[START]
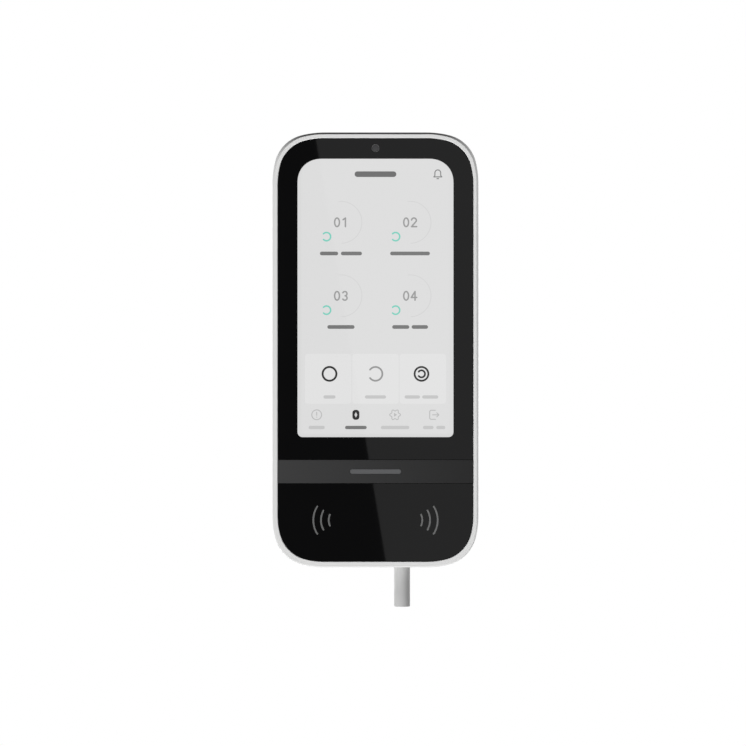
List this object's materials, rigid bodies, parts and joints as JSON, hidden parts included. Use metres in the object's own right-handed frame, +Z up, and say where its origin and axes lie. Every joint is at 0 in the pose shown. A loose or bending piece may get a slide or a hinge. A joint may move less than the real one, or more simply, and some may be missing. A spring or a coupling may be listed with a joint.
{
  "type": "alarm keypad panel",
  "caption": "Wall-mounted alarm keypad: upright round-cornered housing with a touch display, a contactless reader window, a back plate and a supply cable from the bottom edge.",
  "frame": {"origin": "on the wall plane, at the middle of the body's width and height (the back plate's centre pad)", "axes": "+X to the right as seen from the front, +Y into the wall, so the display faces -Y, +Z up"},
  "size_m": [0.0826, 0.0221, 0.1895],
  "materials": {
    "shell_plastic": "satin white moulded plastic",
    "black_glass": "black printed glass, glossy",
    "strip_plastic": "dark grey, finely textured, matt",
    "lens_plastic": "smoked clear plastic",
    "light_pipe": "frosted clear plastic",
    "foam": "black foam",
    "clear_sheet": "clear laminated sheet",
    "display_cell": "lit display cell",
    "sheet_steel": "thin bright sheet",
    "flex": "amber flexible circuit",
    "chassis_plastic": "dark glass-filled plastic",
    "circuit_board": "green solder mask",
    "led": "clear with pale phosphor",
    "copper": "bare copper track",
    "ferrite": "dark grey sheet",
    "chip": "black moulding compound",
    "connector": "ivory nylon",
    "brass": "bright brass",
    "terminal_plastic": "green moulded plastic",
    "zinc_steel": "zinc plated",
    "plunger_plastic": "ivory acetal",
    "button_plastic": "grey moulded plastic",
    "cable_sheath": "light grey sheath",
    "tie_plastic": "natural nylon",
    "wire_red": "red insulation",
    "wire_black": "black insulation",
    "wire_green": "green insulation",
    "wire_yellow": "yellow insulation"
  },
  "bodies": {
    "bracket": {"mounting_bracket": "shell_plastic"},
    "housing": {"rear_cover": "shell_plastic", "front_frame": "shell_plastic", "cover_glass": "black_glass", "accent_strip": "strip_plastic", "reader_window": "black_glass", "sensor_lens": "lens_plastic", "status_light_pipe": "light_pipe", "glass_adhesive": "foam", "touch_sensor": "clear_sheet", "lcd_panel": "display_cell", "backlight_unit": "sheet_steel", "display_flex": "flex", "touch_flex": "flex", "chassis": "chassis_plastic", "indicator_board": "circuit_board", "indicator_leds": "led", "reader_board": "circuit_board", "reader_coil": "copper", "ferrite_sheet": "ferrite", "reader_flex": "flex", "light_sensor_board": "circuit_board", "light_sensor": "chip", "main_board": "circuit_board", "processor_shield": "sheet_steel", "board_chips": "chip", "flex_connectors": "connector", "radio_antenna": "brass", "terminal_block": "terminal_plastic", "terminal_screws": "zinc_steel", "terminal_clamps": "zinc_steel", "buzzer": "chip", "buzzer_gasket": "foam", "tamper_switch": "chip", "tamper_spring": "zinc_steel", "power_switch": "chip", "case_screws": "zinc_steel", "case_inserts": "brass", "board_screws": "zinc_steel", "cable_jacket": "cable_sheath", "cable_tie": "tie_plastic", "wire_red": "wire_red", "wire_black": "wire_black", "wire_green": "wire_green", "wire_yellow": "wire_yellow"},
    "plunger": {"tamper_plunger": "plunger_plastic"},
    "button": {"power_button": "button_plastic"},
    "lock_screw": {"locking_screw": "zinc_steel"}
  },
  "joints": [
    {"name": "body_slide", "type": "slide", "parent": "bracket", "child": "housing", "axis": [0, 0, 1], "range_m": [0, 0.008]},
    {"name": "tamper_plunger_slide", "type": "slide", "parent": "housing", "child": "plunger", "axis": [0, 1, 0], "range_m": [0, 0.0016], "deforming": ["tamper_spring"]},
    {"name": "power_button_press", "type": "slide", "parent": "housing", "child": "button", "axis": [0, -1, 0], "range_m": [0, 0.0006]},
    {"name": "locking_screw_travel", "type": "slide", "parent": "bracket", "child": "lock_screw", "axis": [0, 0, -1], "range_m": [0, 0.007]}
  ],
  "couplings": [
    {"joint": "tamper_plunger_slide", "follows": "body_slide", "ratio": 0.2}
  ]
}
[END]
[Required work] Using the data above, repeat every line exactly.

[Task response]
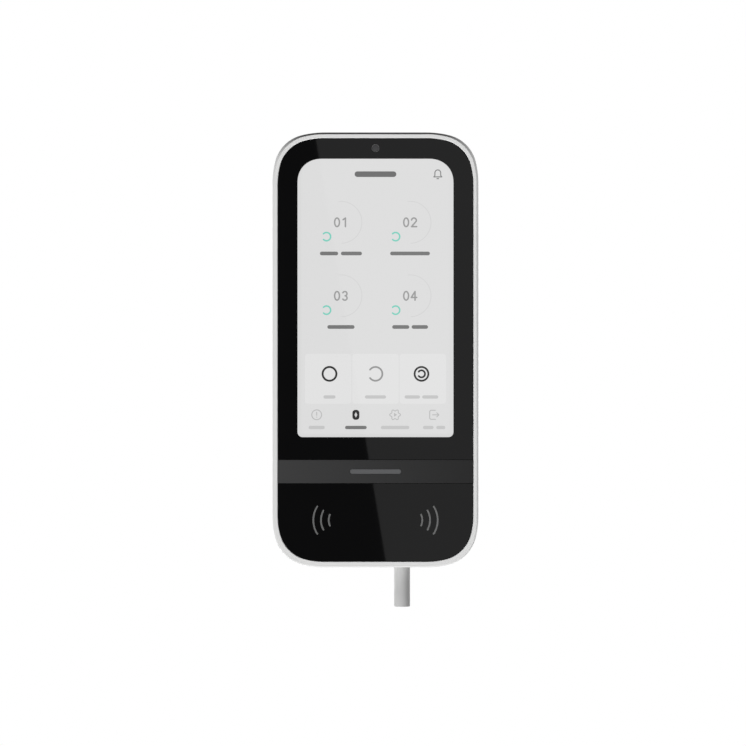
List this object's materials, rigid bodies, parts and joints as JSON, hidden parts included. Use metres in the object's own right-handed frame, +Z up, and say where its origin and axes lie. Every joint is at 0 in the pose shown. A loose or bending piece may get a slide or a hinge. A joint may move less than the real one, or more simply, and some may be missing. A spring or a coupling may be listed with a joint.
{
  "type": "alarm keypad panel",
  "caption": "Wall-mounted alarm keypad: upright round-cornered housing with a touch display, a contactless reader window, a back plate and a supply cable from the bottom edge.",
  "frame": {"origin": "on the wall plane, at the middle of the body's width and height (the back plate's centre pad)", "axes": "+X to the right as seen from the front, +Y into the wall, so the display faces -Y, +Z up"},
  "size_m": [0.0826, 0.0221, 0.1895],
  "materials": {
    "shell_plastic": "satin white moulded plastic",
    "black_glass": "black printed glass, glossy",
    "strip_plastic": "dark grey, finely textured, matt",
    "lens_plastic": "smoked clear plastic",
    "light_pipe": "frosted clear plastic",
    "foam": "black foam",
    "clear_sheet": "clear laminated sheet",
    "display_cell": "lit display cell",
    "sheet_steel": "thin bright sheet",
    "flex": "amber flexible circuit",
    "chassis_plastic": "dark glass-filled plastic",
    "circuit_board": "green solder mask",
    "led": "clear with pale phosphor",
    "copper": "bare copper track",
    "ferrite": "dark grey sheet",
    "chip": "black moulding compound",
    "connector": "ivory nylon",
    "brass": "bright brass",
    "terminal_plastic": "green moulded plastic",
    "zinc_steel": "zinc plated",
    "plunger_plastic": "ivory acetal",
    "button_plastic": "grey moulded plastic",
    "cable_sheath": "light grey sheath",
    "tie_plastic": "natural nylon",
    "wire_red": "red insulation",
    "wire_black": "black insulation",
    "wire_green": "green insulation",
    "wire_yellow": "yellow insulation"
  },
  "bodies": {
    "bracket": {"mounting_bracket": "shell_plastic"},
    "housing": {"rear_cover": "shell_plastic", "front_frame": "shell_plastic", "cover_glass": "black_glass", "accent_strip": "strip_plastic", "reader_window": "black_glass", "sensor_lens": "lens_plastic", "status_light_pipe": "light_pipe", "glass_adhesive": "foam", "touch_sensor": "clear_sheet", "lcd_panel": "display_cell", "backlight_unit": "sheet_steel", "display_flex": "flex", "touch_flex": "flex", "chassis": "chassis_plastic", "indicator_board": "circuit_board", "indicator_leds": "led", "reader_board": "circuit_board", "reader_coil": "copper", "ferrite_sheet": "ferrite", "reader_flex": "flex", "light_sensor_board": "circuit_board", "light_sensor": "chip", "main_board": "circuit_board", "processor_shield": "sheet_steel", "board_chips": "chip", "flex_connectors": "connector", "radio_antenna": "brass", "terminal_block": "terminal_plastic", "terminal_screws": "zinc_steel", "terminal_clamps": "zinc_steel", "buzzer": "chip", "buzzer_gasket": "foam", "tamper_switch": "chip", "tamper_spring": "zinc_steel", "power_switch": "chip", "case_screws": "zinc_steel", "case_inserts": "brass", "board_screws": "zinc_steel", "cable_jacket": "cable_sheath", "cable_tie": "tie_plastic", "wire_red": "wire_red", "wire_black": "wire_black", "wire_green": "wire_green", "wire_yellow": "wire_yellow"},
    "plunger": {"tamper_plunger": "plunger_plastic"},
    "button": {"power_button": "button_plastic"},
    "lock_screw": {"locking_screw": "zinc_steel"}
  },
  "joints": [
    {"name": "body_slide", "type": "slide", "parent": "bracket", "child": "housing", "axis": [0, 0, 1], "range_m": [0, 0.008]},
    {"name": "tamper_plunger_slide", "type": "slide", "parent": "housing", "child": "plunger", "axis": [0, 1, 0], "range_m": [0, 0.0016], "deforming": ["tamper_spring"]},
    {"name": "power_button_press", "type": "slide", "parent": "housing", "child": "button", "axis": [0, -1, 0], "range_m": [0, 0.0006]},
    {"name": "locking_screw_travel", "type": "slide", "parent": "bracket", "child": "lock_screw", "axis": [0, 0, -1], "range_m": [0, 0.007]}
  ],
  "couplings": [
    {"joint": "tamper_plunger_slide", "follows": "body_slide", "ratio": 0.2}
  ]
}